CHALLENGE:
Quote verbatim every line from the line containing "# The left webbing's" to the line containing "before = set(bpy.data.objects)", inclusive of both, and no other line.
= = = =
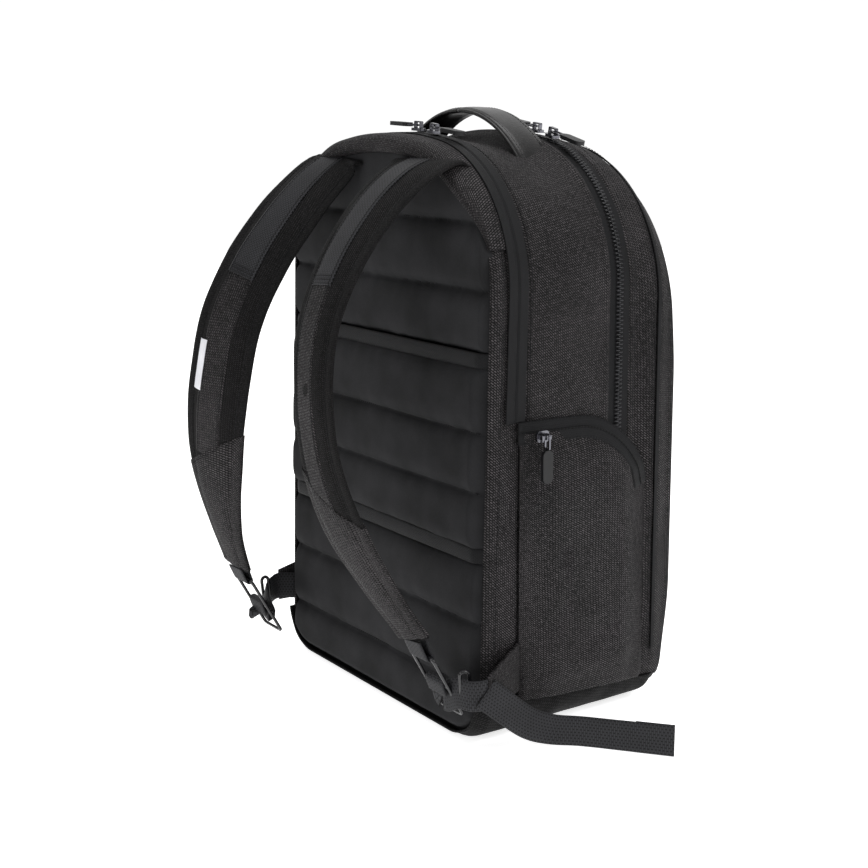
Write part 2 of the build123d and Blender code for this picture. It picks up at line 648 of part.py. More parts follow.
for side, sign in SIDES:
    along = Vector(sign * WING_DIR.X, WING_DIR.Y, 0)
    across = along.cross(Vector(0, 0, 1))
    with BuildPart() as wing:
        with BuildSketch(Plane(origin=(sign * WING_START[0], WING_START[1], 0), x_dir=along, z_dir=across)):
            with BuildLine():
                Polyline(
                    (0, WING_BOTTOM),
                    (0, WING_TOP),
                    (WING_L, WEB_Z + WEBBING_W / 2),
                    (WING_L, WEB_Z - WEBBING_W / 2),
                    close=True,
                )
            make_face()
        extrude(amount=WING_T / 2, both=True)
    save(wing, f"{side}_anchor_wing")

    root = Vector(sign * (WING_TIP[0] - 1.2), WING_TIP[1] + WEBBING_T / 2 + WING_T / 6 + GAP, WEB_Z)
    tip = Vector(sign * (STRAP_END_X + 2), STRAP_ROUTES[side][-1][0] - ANCHOR_END_IN, WEB_Z)
    run = tip - root
    face = run.cross(Vector(0, 0, 1))
    with BuildPart() as anchor:
        with BuildSketch(Plane(origin=(root + tip) * 0.5, x_dir=run, z_dir=face)):
            Rectangle(run.length, WEBBING_W)
        extrude(amount=WEBBING_T / 2, both=True)
    save(anchor, f"{side}_anchor_webbing")

    with BuildPart() as keeper:
        with BuildSketch(Plane(origin=root + run * KEEPER_AT, x_dir=(0, 0, 1), z_dir=run)):
            RectangleRounded(KEEPER_L, KEEPER_D, KEEPER_D * 0.45)
            RectangleRounded(
                KEEPER_L - 2 * WIRE_R, KEEPER_D - 2 * WIRE_R, KEEPER_D * 0.45 - WIRE_R, mode=Mode.SUBTRACT
            )
        extrude(amount=WIRE_R, both=True)
    save(keeper, f"{side}_keeper_ring")

# The left webbing's free tail runs down from the anchor and stands on its edge on the floor.
TAIL_TOP_Y = BACK_Y + 10
TAIL_LAND_Y = BACK_Y - 37  # where it meets the floor
TAIL_RISE = 7.0  # its upper end, above the anchor webbing
TAIL_ROUTE = (
    (-HALF_W - 17.6, BACK_Y + 3.5),
    (-HALF_W - 19.5, TAIL_LAND_Y),
    (-HALF_W - 38, BACK_Y - 71),
    (-HALF_W - 63, BACK_Y - 93),
    (-HALF_W - 96, BACK_Y - 120),
)
with BuildPart() as tail:
    with BuildSketch(Plane.XY):
        with BuildLine():
            Spline(*TAIL_ROUTE)
        trace(line_width=WEBBING_T)
    extrude(amount=WING_TOP)
    with BuildSketch(side_plane(0)):
        with BuildLine():
            Polyline(
                (TAIL_TOP_Y, WEB_Z + TAIL_RISE + WEBBING_W / 2),
                (TAIL_TOP_Y, WEB_Z + TAIL_RISE - WEBBING_W / 2),
                (TAIL_LAND_Y, 0),
                (FRONT_Y, 0),
                (FRONT_Y, WEBBING_W),
                (TAIL_LAND_Y - 8, WEBBING_W),
                close=True,
            )
        make_face()
    extrude(amount=-2 * BODY_WIDTH, mode=Mode.INTERSECT)
save(tail, "left_webbing_tail")
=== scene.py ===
"""School backpack: builds the soft shell, pads, straps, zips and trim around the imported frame."""

from math import atan2, cos, exp, pi, radians, sin, sqrt

import bpy
import numpy as np
from mathutils import Matrix, Vector, noise


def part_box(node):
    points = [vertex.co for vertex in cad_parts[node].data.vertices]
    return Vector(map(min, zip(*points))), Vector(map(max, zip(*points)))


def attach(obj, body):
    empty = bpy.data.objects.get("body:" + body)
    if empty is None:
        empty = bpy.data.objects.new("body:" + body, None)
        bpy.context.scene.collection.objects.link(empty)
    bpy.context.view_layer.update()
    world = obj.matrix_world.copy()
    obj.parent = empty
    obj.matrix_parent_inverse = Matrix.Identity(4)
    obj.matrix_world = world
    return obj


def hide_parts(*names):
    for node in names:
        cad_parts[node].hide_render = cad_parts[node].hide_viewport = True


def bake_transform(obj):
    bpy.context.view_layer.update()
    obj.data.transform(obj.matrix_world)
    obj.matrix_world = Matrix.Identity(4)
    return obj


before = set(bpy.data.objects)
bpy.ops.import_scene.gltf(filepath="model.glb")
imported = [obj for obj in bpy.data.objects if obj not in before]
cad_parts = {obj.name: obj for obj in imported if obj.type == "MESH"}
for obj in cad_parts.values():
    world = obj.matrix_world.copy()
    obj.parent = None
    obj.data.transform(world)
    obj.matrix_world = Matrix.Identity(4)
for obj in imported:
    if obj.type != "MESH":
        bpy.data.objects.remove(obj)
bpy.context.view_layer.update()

bl_info = {
    "name": "School backpack",
    "version": (1, 0, 0),
    "blender": (4, 5, 0),
    "location": "View3D > Sidebar > Backpack",
    "description": "Builds a quilted school backpack around its packed frame",
    "category": "Object",
}

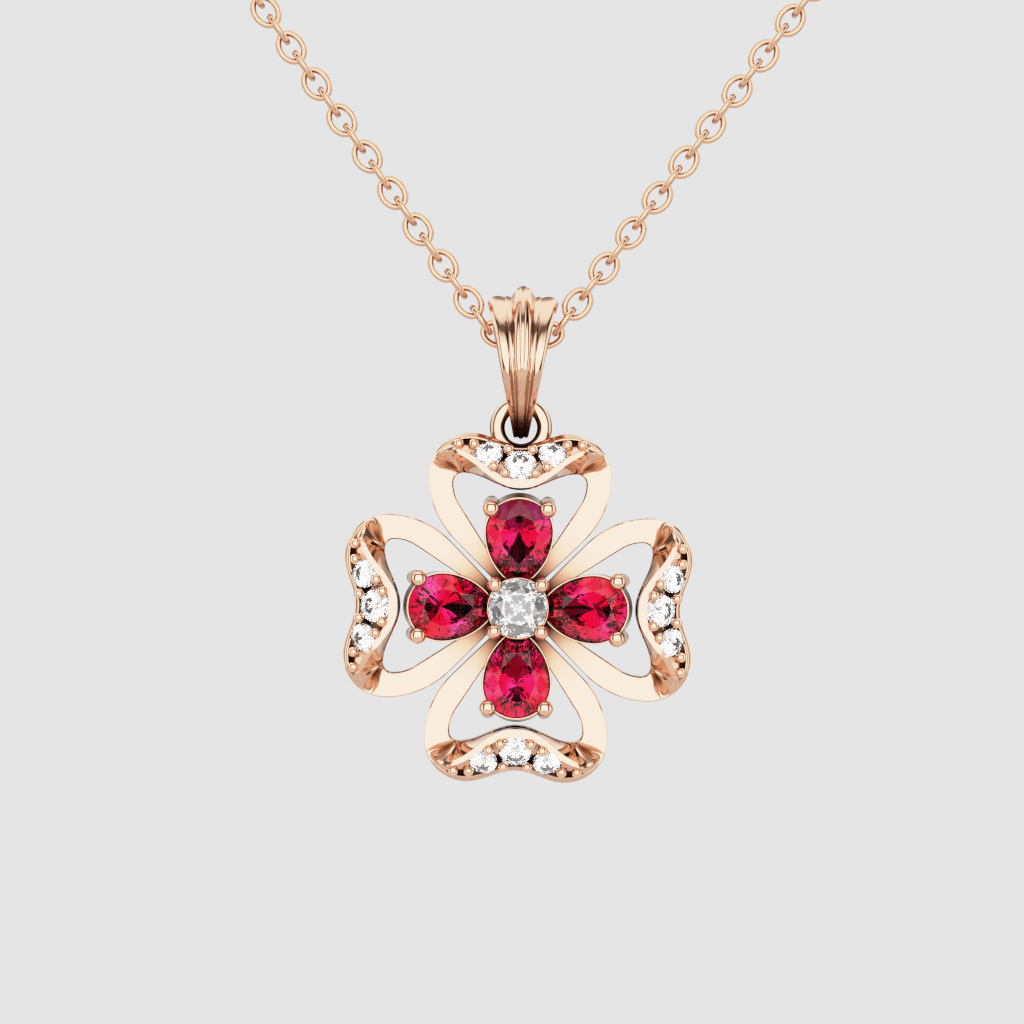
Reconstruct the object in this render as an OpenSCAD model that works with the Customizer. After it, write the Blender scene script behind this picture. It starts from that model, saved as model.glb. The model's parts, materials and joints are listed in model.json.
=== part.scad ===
// Four leaf clover pendant on a fine cable chain.
// Four open heart-shaped petals, each with a pear stone inside it and small round stones on its outer rim.
// Millimetres, +Z up, the front faces -Y. The origin is the centre of the chain's round back stretch.

/* [Petals] */
// Distance from the clover's centre to the top of a petal's lobes
petal_reach = 8.08; // [7.8:0.01:8.6]
// Half of a petal's width, at its widest place
petal_half_w = 4.25; // [3.9:0.01:4.5]
// Radius of each of the two lobes of a petal
lobe_r = 1.98; // [1.6:0.01:2.1]
// Depth of the dip between the two lobes
dip_depth = 0.53; // [0.3:0.01:0.8]
// Width of the slit between two neighbouring petals
slit_w = 0.2; // [0.12:0.01:0.3]
// Width of the flat band along a petal's side
band_w = 1.15; // [0.9:0.01:1.3]
// Thickness of the flat band
band_t = 0.8; // [0.6:0.05:1]
// Distance from the lobes' top to the corners of a petal's opening
shoulder_w = 1.85; // [1.7:0.01:2]
// Height by which the rim dips into the petal's opening
hole_dip = 0.77; // [0.5:0.01:0.9]
// Radius of the outer corners of a petal's opening
hole_corner_r = 0.45; // [0.35:0.01:0.6]
// Radius of the curve along the side of a petal's opening
hole_side_r = 1.9; // [1.5:0.05:2.3]
// Half of the angle at the opening's narrow end
hole_half_angle = 33; // [30:0.5:36]
// Radius of the plate that joins the petals behind the centre stone
hub_r = 1.8; // [1.6:0.05:2]

/* [Stone rims] */
// Height of the rim's lip in front of the flat band
lip_h = 0.94; // [0.7:0.02:1.1]
// Depth of the channel below the lip's front
channel_step = 0.12; // [0.08:0.01:0.2]
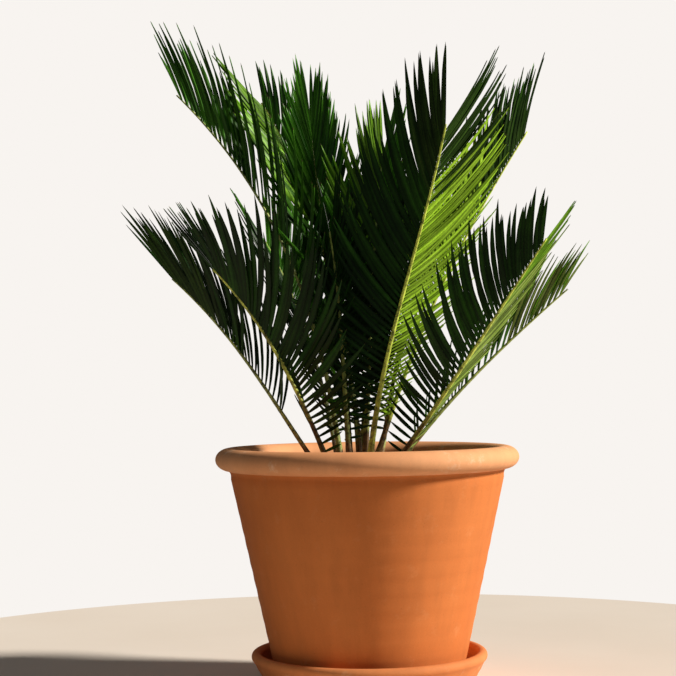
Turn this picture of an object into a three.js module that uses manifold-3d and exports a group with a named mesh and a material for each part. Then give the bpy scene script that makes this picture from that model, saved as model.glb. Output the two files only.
= = = =
OUTPUT FOR THIS TASK:
# The left webbing's free tail runs down from the anchor and stands on its edge on the floor.
TAIL_TOP_Y = BACK_Y + 10
TAIL_LAND_Y = BACK_Y - 37  # where it meets the floor
TAIL_RISE = 7.0  # its upper end, above the anchor webbing
TAIL_ROUTE = (
    (-HALF_W - 17.6, BACK_Y + 3.5),
    (-HALF_W - 19.5, TAIL_LAND_Y),
    (-HALF_W - 38, BACK_Y - 71),
    (-HALF_W - 63, BACK_Y - 93),
    (-HALF_W - 96, BACK_Y - 120),
)
with BuildPart() as tail:
    with BuildSketch(Plane.XY):
        with BuildLine():
            Spline(*TAIL_ROUTE)
        trace(line_width=WEBBING_T)
    extrude(amount=WING_TOP)
    with BuildSketch(side_plane(0)):
        with BuildLine():
            Polyline(
                (TAIL_TOP_Y, WEB_Z + TAIL_RISE + WEBBING_W / 2),
                (TAIL_TOP_Y, WEB_Z + TAIL_RISE - WEBBING_W / 2),
                (TAIL_LAND_Y, 0),
                (FRONT_Y, 0),
                (FRONT_Y, WEBBING_W),
                (TAIL_LAND_Y - 8, WEBBING_W),
                close=True,
            )
        make_face()
    extrude(amount=-2 * BODY_WIDTH, mode=Mode.INTERSECT)
save(tail, "left_webbing_tail")
=== scene.py ===
"""School backpack: builds the soft shell, pads, straps, zips and trim around the imported frame."""

from math import atan2, cos, exp, pi, radians, sin, sqrt

import bpy
import numpy as np
from mathutils import Matrix, Vector, noise


def part_box(node):
    points = [vertex.co for vertex in cad_parts[node].data.vertices]
    return Vector(map(min, zip(*points))), Vector(map(max, zip(*points)))


def attach(obj, body):
    empty = bpy.data.objects.get("body:" + body)
    if empty is None:
        empty = bpy.data.objects.new("body:" + body, None)
        bpy.context.scene.collection.objects.link(empty)
    bpy.context.view_layer.update()
    world = obj.matrix_world.copy()
    obj.parent = empty
    obj.matrix_parent_inverse = Matrix.Identity(4)
    obj.matrix_world = world
    return obj


def hide_parts(*names):
    for node in names:
        cad_parts[node].hide_render = cad_parts[node].hide_viewport = True


def bake_transform(obj):
    bpy.context.view_layer.update()
    obj.data.transform(obj.matrix_world)
    obj.matrix_world = Matrix.Identity(4)
    return obj


before = set(bpy.data.objects)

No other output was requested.